◆ **WRITTEN INSTRUCTION**: Copy every line that mentions the word "parts".

◆ **DATA**:
%%

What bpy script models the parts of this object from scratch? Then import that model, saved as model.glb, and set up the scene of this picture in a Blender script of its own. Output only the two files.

%%
%%

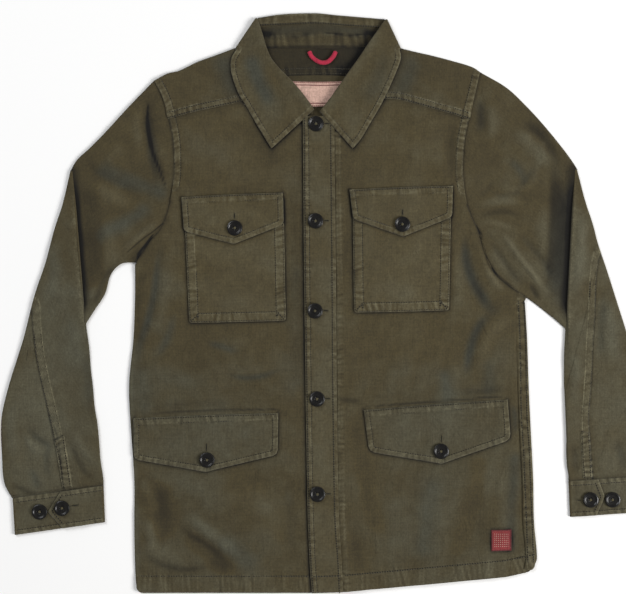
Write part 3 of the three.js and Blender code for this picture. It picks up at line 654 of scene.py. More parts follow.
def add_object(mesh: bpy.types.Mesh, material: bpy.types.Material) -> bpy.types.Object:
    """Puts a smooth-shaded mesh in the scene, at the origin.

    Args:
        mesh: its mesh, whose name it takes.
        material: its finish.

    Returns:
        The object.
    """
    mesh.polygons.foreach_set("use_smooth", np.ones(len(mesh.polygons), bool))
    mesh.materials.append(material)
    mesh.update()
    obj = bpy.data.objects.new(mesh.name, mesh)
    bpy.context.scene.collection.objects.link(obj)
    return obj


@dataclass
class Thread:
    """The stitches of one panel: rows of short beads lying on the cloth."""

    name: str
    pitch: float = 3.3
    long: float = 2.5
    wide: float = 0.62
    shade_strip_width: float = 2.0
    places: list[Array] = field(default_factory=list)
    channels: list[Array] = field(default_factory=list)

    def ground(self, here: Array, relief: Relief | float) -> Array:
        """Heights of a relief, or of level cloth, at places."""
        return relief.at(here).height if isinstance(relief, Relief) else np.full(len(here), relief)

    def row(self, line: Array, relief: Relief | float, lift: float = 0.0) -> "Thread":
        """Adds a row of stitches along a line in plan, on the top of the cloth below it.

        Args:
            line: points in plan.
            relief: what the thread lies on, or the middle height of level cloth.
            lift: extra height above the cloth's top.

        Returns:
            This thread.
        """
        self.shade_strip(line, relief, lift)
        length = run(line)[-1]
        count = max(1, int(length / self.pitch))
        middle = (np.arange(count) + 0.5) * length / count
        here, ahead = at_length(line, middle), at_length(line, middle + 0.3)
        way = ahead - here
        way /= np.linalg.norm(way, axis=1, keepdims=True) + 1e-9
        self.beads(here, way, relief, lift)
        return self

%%

◆ **IN RESPONSE**:
What bpy script models the parts of this object from scratch? Then import that model, saved as model.glb, and set up the scene of this picture in a Blender script of its own. Output only the two files.
Write part 3 of the three.js and Blender code for this picture. It picks up at line 654 of scene.py. More parts follow.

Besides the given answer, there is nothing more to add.